## [Provided data]
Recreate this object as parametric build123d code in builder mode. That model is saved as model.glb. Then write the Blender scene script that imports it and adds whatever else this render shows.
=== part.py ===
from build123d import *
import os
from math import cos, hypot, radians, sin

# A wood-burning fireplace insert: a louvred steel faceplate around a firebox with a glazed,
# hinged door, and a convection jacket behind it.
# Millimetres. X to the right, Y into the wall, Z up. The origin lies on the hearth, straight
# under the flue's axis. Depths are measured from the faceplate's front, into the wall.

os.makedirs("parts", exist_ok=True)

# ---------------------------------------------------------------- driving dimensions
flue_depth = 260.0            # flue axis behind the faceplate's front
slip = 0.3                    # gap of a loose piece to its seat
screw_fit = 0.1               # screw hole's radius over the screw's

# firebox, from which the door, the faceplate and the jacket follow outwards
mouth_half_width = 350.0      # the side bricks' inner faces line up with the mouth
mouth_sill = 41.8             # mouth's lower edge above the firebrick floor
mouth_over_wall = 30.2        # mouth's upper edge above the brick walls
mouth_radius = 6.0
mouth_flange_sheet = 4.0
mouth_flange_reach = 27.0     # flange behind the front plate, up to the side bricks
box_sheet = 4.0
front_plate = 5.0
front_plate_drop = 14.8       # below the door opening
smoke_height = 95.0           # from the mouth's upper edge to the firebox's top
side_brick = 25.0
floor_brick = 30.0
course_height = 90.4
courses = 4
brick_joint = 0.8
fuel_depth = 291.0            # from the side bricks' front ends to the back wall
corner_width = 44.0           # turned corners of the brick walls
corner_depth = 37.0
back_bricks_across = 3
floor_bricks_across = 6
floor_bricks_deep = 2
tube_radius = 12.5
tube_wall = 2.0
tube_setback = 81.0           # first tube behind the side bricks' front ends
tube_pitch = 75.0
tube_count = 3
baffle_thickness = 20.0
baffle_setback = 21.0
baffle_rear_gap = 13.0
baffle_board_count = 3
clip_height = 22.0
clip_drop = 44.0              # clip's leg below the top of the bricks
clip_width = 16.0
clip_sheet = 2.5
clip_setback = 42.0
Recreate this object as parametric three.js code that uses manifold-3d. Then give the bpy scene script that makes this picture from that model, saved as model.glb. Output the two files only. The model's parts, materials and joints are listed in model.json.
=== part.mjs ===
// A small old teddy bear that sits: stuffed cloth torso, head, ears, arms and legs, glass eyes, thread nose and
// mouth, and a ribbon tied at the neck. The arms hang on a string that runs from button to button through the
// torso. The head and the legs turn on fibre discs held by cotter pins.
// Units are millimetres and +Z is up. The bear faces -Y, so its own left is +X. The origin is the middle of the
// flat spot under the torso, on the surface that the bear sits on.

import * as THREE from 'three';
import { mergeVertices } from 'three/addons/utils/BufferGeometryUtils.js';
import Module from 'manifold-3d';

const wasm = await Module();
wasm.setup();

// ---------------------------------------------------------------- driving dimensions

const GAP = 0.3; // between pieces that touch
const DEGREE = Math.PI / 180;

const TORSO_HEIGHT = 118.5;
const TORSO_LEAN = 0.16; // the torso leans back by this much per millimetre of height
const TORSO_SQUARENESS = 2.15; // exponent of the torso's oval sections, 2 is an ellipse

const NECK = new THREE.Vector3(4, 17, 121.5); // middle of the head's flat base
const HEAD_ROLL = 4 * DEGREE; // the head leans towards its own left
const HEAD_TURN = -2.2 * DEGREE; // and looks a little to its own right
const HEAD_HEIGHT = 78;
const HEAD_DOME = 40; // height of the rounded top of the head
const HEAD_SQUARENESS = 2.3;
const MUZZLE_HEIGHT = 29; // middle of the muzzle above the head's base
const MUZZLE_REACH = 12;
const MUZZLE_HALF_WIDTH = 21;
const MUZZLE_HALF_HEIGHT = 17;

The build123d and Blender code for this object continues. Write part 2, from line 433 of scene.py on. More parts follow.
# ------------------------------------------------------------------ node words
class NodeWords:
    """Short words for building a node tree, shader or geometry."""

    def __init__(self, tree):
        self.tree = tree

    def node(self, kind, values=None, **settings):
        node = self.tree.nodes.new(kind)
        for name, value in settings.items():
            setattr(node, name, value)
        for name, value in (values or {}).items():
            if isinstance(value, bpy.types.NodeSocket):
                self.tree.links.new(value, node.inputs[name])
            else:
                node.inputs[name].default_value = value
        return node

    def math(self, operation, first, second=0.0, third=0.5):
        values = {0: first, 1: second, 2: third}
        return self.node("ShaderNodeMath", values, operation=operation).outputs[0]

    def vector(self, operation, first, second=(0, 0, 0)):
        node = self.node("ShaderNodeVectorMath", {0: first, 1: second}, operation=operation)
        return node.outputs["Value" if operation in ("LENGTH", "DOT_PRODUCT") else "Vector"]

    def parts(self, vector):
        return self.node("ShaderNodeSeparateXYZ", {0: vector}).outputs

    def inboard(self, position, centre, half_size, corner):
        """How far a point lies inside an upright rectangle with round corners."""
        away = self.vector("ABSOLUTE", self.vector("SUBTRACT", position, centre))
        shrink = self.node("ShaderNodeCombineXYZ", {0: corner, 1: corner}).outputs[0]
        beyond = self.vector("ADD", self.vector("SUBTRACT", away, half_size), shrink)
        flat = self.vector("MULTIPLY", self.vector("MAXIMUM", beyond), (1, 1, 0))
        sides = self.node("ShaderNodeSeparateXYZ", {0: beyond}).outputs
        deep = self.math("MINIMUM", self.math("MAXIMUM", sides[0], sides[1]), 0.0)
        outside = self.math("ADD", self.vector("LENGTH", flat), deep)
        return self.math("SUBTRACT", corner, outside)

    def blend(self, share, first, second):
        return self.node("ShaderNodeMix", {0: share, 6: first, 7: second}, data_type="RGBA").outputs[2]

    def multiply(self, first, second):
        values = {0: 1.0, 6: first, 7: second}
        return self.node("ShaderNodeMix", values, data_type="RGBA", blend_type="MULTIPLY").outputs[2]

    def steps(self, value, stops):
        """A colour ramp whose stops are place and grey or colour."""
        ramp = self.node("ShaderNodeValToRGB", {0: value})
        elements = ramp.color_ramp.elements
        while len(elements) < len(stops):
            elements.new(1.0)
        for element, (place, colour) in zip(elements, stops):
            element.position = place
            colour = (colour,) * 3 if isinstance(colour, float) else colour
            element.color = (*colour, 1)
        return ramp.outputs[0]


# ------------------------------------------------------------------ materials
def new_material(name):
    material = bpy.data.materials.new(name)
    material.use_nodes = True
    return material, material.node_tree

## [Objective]
Include the first line, the line containing "screw_fit = 0.1", and every line between them, copied exactly from the material above; output no other line.

## [Exercise answer]
Recreate this object as parametric build123d code in builder mode. That model is saved as model.glb. Then write the Blender scene script that imports it and adds whatever else this render shows.
=== part.py ===
from build123d import *
import os
from math import cos, hypot, radians, sin

# A wood-burning fireplace insert: a louvred steel faceplate around a firebox with a glazed,
# hinged door, and a convection jacket behind it.
# Millimetres. X to the right, Y into the wall, Z up. The origin lies on the hearth, straight
# under the flue's axis. Depths are measured from the faceplate's front, into the wall.

os.makedirs("parts", exist_ok=True)

# ---------------------------------------------------------------- driving dimensions
flue_depth = 260.0            # flue axis behind the faceplate's front
slip = 0.3                    # gap of a loose piece to its seat
screw_fit = 0.1               # screw hole's radius over the screw's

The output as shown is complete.